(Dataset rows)

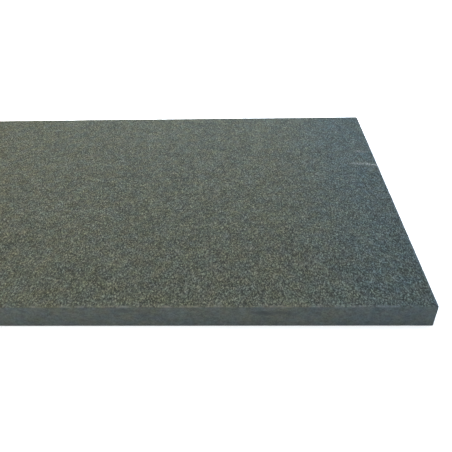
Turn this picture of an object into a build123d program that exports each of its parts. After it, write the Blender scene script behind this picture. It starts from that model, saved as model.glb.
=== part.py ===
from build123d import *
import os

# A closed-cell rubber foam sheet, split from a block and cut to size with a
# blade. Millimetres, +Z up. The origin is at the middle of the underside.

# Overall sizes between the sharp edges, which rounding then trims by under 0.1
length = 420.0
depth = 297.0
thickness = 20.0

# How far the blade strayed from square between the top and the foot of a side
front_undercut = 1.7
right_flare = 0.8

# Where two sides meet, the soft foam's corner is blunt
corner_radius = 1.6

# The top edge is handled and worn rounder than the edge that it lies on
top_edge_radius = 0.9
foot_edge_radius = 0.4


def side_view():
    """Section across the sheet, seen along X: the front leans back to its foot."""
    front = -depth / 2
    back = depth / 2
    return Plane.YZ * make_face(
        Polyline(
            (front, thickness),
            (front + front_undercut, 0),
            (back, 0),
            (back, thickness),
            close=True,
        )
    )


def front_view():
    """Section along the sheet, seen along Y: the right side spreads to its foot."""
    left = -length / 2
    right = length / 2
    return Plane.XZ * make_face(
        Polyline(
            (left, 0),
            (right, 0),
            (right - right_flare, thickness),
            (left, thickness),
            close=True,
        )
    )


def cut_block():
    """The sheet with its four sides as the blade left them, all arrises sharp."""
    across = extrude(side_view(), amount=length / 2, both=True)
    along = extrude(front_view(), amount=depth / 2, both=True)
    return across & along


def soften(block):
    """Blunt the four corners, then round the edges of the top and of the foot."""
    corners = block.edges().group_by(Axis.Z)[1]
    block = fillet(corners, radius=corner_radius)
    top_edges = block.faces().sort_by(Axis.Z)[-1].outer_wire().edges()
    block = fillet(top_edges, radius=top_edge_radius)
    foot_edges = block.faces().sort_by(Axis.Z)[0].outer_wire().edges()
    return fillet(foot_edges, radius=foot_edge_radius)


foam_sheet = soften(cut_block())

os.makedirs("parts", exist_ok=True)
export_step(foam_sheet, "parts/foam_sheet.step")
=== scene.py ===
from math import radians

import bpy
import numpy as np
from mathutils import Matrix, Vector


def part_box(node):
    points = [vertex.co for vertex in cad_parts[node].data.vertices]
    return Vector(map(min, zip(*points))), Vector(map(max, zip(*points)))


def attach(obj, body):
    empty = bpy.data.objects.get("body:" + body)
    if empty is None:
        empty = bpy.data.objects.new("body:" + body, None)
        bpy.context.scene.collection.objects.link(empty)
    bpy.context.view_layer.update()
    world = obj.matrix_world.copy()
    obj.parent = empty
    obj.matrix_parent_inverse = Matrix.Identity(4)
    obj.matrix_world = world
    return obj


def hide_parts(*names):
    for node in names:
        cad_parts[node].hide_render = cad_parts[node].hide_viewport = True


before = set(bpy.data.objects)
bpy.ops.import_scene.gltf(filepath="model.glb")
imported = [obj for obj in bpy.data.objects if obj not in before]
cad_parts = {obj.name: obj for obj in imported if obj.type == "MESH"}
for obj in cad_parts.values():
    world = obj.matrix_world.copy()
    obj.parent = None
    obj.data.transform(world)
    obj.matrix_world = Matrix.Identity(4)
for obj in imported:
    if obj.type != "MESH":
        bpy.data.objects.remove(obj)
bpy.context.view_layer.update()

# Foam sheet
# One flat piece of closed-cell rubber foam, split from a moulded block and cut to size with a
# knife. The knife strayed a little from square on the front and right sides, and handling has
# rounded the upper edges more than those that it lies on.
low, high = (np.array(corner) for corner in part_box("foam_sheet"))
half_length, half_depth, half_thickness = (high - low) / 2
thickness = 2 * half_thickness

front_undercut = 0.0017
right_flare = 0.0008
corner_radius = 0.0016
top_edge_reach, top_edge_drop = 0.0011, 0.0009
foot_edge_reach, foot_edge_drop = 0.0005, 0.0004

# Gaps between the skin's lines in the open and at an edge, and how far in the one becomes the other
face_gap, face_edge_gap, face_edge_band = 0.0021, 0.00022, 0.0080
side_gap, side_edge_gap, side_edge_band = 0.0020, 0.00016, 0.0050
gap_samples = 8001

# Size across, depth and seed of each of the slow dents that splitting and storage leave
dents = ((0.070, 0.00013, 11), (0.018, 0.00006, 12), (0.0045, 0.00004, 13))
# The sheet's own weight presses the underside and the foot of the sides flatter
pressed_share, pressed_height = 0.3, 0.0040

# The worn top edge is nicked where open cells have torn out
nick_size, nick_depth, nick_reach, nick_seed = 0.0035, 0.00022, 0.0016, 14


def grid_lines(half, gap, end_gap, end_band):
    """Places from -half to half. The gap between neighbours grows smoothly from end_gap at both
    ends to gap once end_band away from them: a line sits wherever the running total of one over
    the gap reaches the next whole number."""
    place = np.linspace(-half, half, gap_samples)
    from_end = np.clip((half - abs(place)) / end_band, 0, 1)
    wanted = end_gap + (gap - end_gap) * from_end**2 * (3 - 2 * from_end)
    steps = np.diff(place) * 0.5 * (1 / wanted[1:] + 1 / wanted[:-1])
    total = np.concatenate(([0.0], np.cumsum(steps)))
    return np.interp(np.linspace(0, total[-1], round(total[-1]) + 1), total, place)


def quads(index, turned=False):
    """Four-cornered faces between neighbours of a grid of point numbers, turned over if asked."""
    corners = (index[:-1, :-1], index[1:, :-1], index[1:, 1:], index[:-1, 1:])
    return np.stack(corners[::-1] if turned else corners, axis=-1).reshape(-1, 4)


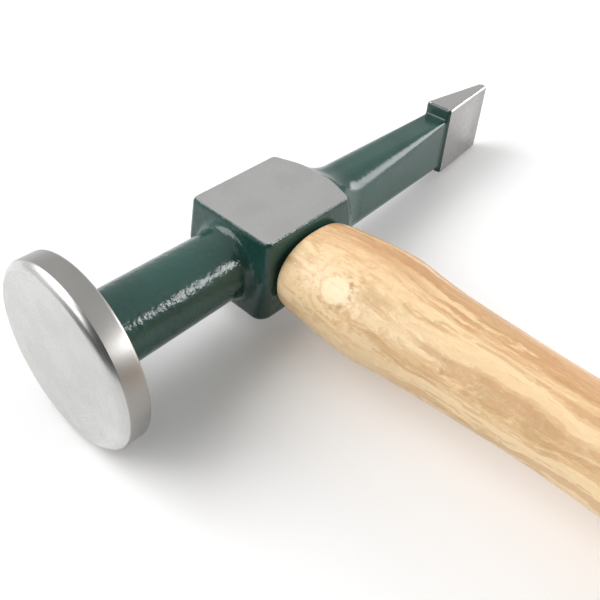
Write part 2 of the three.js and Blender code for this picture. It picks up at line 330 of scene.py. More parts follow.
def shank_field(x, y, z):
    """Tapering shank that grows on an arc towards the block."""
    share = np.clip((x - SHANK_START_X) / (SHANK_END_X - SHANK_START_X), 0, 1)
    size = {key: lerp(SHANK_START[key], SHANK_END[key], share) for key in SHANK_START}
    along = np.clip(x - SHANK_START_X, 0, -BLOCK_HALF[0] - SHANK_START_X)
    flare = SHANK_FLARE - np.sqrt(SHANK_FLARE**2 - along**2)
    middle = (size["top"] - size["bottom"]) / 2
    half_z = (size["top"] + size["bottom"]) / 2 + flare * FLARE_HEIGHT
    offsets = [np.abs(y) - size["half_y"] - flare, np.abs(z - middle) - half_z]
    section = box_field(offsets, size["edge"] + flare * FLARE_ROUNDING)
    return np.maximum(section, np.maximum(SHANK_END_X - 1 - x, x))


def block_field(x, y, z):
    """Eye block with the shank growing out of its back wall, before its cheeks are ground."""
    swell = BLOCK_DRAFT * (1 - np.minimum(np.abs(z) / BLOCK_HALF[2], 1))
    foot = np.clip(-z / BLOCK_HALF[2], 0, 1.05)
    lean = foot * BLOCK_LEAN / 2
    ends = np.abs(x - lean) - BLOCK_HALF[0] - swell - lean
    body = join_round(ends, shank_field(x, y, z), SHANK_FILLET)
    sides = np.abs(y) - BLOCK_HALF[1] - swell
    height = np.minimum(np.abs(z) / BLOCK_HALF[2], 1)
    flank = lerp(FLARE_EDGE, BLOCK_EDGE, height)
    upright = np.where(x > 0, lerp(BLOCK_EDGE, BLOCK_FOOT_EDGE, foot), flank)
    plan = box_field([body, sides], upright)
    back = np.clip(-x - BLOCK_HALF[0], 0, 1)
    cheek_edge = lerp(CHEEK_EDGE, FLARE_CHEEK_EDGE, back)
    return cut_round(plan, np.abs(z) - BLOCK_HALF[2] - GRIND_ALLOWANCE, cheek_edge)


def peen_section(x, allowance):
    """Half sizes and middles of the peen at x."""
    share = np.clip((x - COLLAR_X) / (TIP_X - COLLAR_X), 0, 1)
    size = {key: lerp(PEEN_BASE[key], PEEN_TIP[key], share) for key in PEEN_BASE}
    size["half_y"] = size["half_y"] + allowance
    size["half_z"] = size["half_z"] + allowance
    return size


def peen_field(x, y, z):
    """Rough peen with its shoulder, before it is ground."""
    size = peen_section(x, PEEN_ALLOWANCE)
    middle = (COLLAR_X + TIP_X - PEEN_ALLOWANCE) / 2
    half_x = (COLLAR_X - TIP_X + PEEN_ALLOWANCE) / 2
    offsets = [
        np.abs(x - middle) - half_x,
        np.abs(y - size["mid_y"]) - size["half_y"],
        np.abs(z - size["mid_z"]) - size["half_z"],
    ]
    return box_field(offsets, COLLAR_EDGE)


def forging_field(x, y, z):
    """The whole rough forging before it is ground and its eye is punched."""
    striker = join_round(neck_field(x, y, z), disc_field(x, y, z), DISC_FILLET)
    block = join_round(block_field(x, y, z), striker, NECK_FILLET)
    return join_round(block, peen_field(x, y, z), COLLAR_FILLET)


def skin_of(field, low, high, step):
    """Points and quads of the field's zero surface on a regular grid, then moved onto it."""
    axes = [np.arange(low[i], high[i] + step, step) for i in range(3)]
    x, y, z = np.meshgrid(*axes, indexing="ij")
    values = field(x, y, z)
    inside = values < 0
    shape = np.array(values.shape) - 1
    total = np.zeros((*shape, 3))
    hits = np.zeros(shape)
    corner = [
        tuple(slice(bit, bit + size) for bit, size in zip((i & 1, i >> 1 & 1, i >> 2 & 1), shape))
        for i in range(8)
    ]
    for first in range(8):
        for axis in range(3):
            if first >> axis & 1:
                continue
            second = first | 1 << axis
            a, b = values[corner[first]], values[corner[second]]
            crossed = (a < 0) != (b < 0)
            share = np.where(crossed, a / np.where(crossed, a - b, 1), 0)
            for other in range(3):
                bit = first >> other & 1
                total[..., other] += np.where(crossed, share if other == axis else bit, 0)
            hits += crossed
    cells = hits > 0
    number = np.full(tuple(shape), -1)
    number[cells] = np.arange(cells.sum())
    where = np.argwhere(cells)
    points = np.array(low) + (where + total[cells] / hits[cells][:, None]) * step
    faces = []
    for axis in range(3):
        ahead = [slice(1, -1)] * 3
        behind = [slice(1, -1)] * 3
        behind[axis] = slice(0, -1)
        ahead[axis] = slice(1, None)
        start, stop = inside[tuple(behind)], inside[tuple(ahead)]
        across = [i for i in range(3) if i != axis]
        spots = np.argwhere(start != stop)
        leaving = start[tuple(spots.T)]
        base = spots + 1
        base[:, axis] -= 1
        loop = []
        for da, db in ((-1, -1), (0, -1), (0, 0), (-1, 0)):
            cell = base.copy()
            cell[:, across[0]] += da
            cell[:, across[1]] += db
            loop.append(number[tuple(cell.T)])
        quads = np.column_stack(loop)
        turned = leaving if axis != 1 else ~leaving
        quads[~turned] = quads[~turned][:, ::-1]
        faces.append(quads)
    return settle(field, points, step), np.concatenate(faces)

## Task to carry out
From the records above, give again exactly the lines running from the line with "obj.data.transform(world)" to the line with "nick_size, nick_depth, nick_reach, nick_seed", inclusive.

## Reply to the task
    obj.data.transform(world)
    obj.matrix_world = Matrix.Identity(4)
for obj in imported:
    if obj.type != "MESH":
        bpy.data.objects.remove(obj)
bpy.context.view_layer.update()

# Foam sheet
# One flat piece of closed-cell rubber foam, split from a moulded block and cut to size with a
# knife. The knife strayed a little from square on the front and right sides, and handling has
# rounded the upper edges more than those that it lies on.
low, high = (np.array(corner) for corner in part_box("foam_sheet"))
half_length, half_depth, half_thickness = (high - low) / 2
thickness = 2 * half_thickness

front_undercut = 0.0017
right_flare = 0.0008
corner_radius = 0.0016
top_edge_reach, top_edge_drop = 0.0011, 0.0009
foot_edge_reach, foot_edge_drop = 0.0005, 0.0004

# Gaps between the skin's lines in the open and at an edge, and how far in the one becomes the other
face_gap, face_edge_gap, face_edge_band = 0.0021, 0.00022, 0.0080
side_gap, side_edge_gap, side_edge_band = 0.0020, 0.00016, 0.0050
gap_samples = 8001

# Size across, depth and seed of each of the slow dents that splitting and storage leave
dents = ((0.070, 0.00013, 11), (0.018, 0.00006, 12), (0.0045, 0.00004, 13))
# The sheet's own weight presses the underside and the foot of the sides flatter
pressed_share, pressed_height = 0.3, 0.0040

# The worn top edge is nicked where open cells have torn out
nick_size, nick_depth, nick_reach, nick_seed = 0.0035, 0.00022, 0.0016, 14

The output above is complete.